The road up from Limni climbs through chestnut and fir until the trees open onto a cluster of whitewashed buildings clinging to the slope: the Monastery of Saint David the Elder, set among the wooded heights of northern Euboea near the village of Drimona. It has stood here, in one form or another, for five hundred years - long enough to have been a refuge in wartime, a target for arson, a ruin after an earthquake, and, most recently, the home of a monk whose memory now draws pilgrims from across Greece.
The monastery was founded in 1520 by a young ascetic named David, who built it with gifts gathered from monks and Christian benefactors as far afield as Greece, the Romanian principalities, and Russia. He was a man drawn to hardship. South of the monastery, about twenty minutes on foot near a ravine, pilgrims still visit the cave where tradition holds that David trained himself in solitude, living on little more than dry bread through the week. About a kilometer to the north is a spring the faithful call the holy water - the place where, the story goes, David struck the rock with his staff and curative water gushed out. The catacomb chapel of the Holy Unmercenaries survives beneath the monastery, still wearing wall paintings from the eighteenth century.
For three centuries the monastery lived under Ottoman rule, and like many Greek monasteries it became more than a place of prayer. The accounts describe it as a shelter for the poor of the surrounding countryside and a quiet refuge where the region's Christian community could gather. That sheltering role made it dangerous to those in power. In 1824, during the upheavals of the Greek War of Independence, Ottoman forces killed the monks and burned the buildings - a brutal end to the original community.
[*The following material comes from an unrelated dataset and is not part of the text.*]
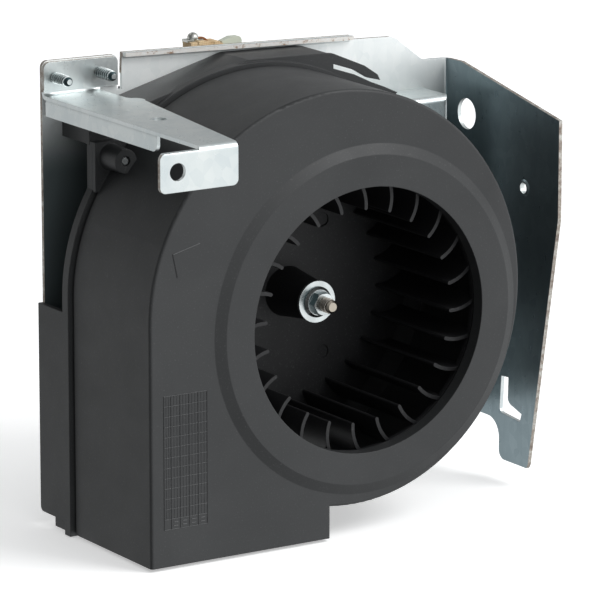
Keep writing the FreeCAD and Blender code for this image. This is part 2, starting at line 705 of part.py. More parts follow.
def arm_bracket():
    """Arm that reaches forward over the housing's corner to a front tab."""
    back = D.plate_front
    front = back - D.sheet
    top = D.arm_top
    under = top - D.sheet
    face = D.arm_front
    small, large = D.bend, D.bend + D.sheet
    left = D.plate_left
    side_view = [
        (face, 64.0), (face + D.sheet, 64.0), (face + D.sheet, under - small),
        (face + large, under, small, -1), (back - large, under), (back, under + large, large, 1),
        (back, 95.0), (front, 95.0), (front, top + small), (front - small, top, small, -1),
        (face + large, top), (face, top - large, large, 1),
    ]
    folded = pad("arm_folded", "YZ", [side_view], -112, -55)
    upright = [
        (left, 78.0), (-68.0, 78.0), (-68.0, top + 0.9), (-60.2, top + 0.9), (-60.2, 90.4),
        (-62.2, 92.4, 2.0, 1), (left + 2.5, 92.9), (left, 90.4, 2.5, 1),
    ]
    deck = [
        (left - 0.2, face - 1), (-76.2, face - 1), (-76.2, -28.5), (-64.9, 51.0),
        (-67.0, 57.5, 4.0, 1), (-68.0, 59.5), (-68.0, back + 1), (left - 0.2, back + 1),
    ]
    tab = [
        (-105.9, 65.2, 2.2, 1), (-78.4, 65.2), (-76.2, 67.4, 2.2, 1), (-76.2, top),
        (left - 0.2, top), (left - 0.2, 79.2), (-105.9, 79.2), (-108.1, 77.0, 2.2, 1),
        (-108.1, 67.4),
    ]
    keep = fuse("arm_keep", [
        pad("arm_keep_upright", "XZ", [upright], front - 2.5, back + 0.5),
        pad("arm_keep_deck", "XY", [deck], under - 2.6, top + 2.0),
        pad("arm_keep_tab", "XZ", [tab], face - 0.5, face + 3.2),
    ])
    shaped = common("arm_shaped", folded, keep)
    edge = side_edge(left, under, top, small, large)
    arm_hole = rod("arm_top_hole", (-78.8, 18.0), 2.75, under - 1, top + 1, "Z")
    tab_hole = rod("arm_tab_hole", (-101.0, 72.4), 3.2, face - 1, face + 3)
    holes = [arm_hole, tab_hole]
    for number, spot in enumerate(ARM_SCREWS):
        holes.append(rod("arm_thread_%d" % number, spot, 1.8, front - 1, back + 1))
    solid = fuse("arm_solid", [shaped, edge])
    return node("arm_bracket", cut("arm_bracket", solid, holes))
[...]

The wound was real and the monastery nearly vanished. Only after Greek independence was a new community founded on the ashes, beginning the long work of rebuilding stone by stone.
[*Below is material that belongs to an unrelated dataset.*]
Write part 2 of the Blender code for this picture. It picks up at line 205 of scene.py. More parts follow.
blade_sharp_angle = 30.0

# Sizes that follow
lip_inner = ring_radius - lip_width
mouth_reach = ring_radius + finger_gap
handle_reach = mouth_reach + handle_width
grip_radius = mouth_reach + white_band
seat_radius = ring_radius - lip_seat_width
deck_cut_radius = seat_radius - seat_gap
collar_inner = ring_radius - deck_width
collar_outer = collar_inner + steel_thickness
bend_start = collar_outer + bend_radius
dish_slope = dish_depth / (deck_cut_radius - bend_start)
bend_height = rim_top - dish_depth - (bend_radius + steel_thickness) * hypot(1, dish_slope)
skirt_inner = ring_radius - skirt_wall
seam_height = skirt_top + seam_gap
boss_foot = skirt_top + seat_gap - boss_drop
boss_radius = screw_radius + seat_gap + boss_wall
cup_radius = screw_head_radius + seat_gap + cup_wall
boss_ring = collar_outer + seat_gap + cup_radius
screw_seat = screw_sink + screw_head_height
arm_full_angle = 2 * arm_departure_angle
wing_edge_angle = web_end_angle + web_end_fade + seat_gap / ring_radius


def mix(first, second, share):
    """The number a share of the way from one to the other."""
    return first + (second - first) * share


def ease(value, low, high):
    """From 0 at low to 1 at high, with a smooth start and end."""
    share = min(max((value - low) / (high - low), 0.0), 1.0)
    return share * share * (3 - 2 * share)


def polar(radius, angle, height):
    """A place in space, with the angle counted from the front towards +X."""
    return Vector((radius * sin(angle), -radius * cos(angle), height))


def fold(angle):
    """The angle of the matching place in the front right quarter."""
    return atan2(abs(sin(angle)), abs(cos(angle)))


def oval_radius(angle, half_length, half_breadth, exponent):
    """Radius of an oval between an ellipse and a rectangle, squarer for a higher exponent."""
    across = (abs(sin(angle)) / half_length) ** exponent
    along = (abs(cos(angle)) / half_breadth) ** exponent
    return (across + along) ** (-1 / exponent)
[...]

Disaster returned in a different form. In 1870 an earthquake destroyed the katholikon - the central church dedicated to the Transfiguration of Christ and to the founder David himself. The abbot Anthimos Aggelis rebuilt it in 1877. A harder blow came in 1933, when the monastery's largest estate was expropriated, stripping away the lands that had long sustained it. Yet the community endured, and in 1951 the archimandrite Nikodemos Thomas led a thorough restoration, adding a cluster of new chapels and a guesthouse that can shelter more than a hundred worshippers. The monastery's reliquary holds relics of David alongside many other saints, and its small museum preserves David's Russian stole and censer, his staff, old icons, and three woodcut crosses - one dating to the age of the Palaiologos emperors of Byzantium.
The monastery's most recent chapter may be its most remarkable. From 1975 to 1991 its abbot was Elder Iakovos Tsalikis, a monk renowned in his lifetime for humility and spiritual counsel, who drew visitors from across Greece to this remote hillside. He was glorified as a saint by the Ecumenical Patriarchate on 27 November 2017, his feast set for 22 November. The celebration of his glorification was held at the monastery on 3 June 2018, led in person by Ecumenical Patriarch Bartholomew alongside thirty Orthodox bishops from Greece, Cyprus, and Constantinople. For a community that had been massacred, shaken to rubble, and stripped of its lands, it was an extraordinary turn - the place that once buried its dead now venerating one of its own among the saints.
What strikes a visitor today is continuity. The monastery still functions as a living community, still keeps the cave and the spring, still welcomes pilgrims along the same forest road. Of the original sixteenth-century building only part of the east aisle survives, but that fragment connects directly to David and his first companions. To stand in the chapel of Saint Charalampos - once David's own cell, where he is said to have kept Saturday vigil - is to stand inside five centuries of unbroken devotion, weathered by fire and earthquake and time, and still very much alive.
The Monastery of Saint David the Elder lies near Drimona, above the town of Limni in northwestern Euboea, at roughly 38.85°N, 23.28°E. It sits high in forested hills overlooking the North Euboean Gulf, with the Greek mainland visible across the water. The nearest airport is Nea Anchialos (LGBL) to the northwest near Volos; Athens International (LGAV) is to the south. Recommended viewing altitude is 3,000-5,000 feet; the deep green of the surrounding fir and chestnut forest sets the white monastery buildings apart from the slope. Mountain weather can bring cloud to the higher ground even when the coast is clear.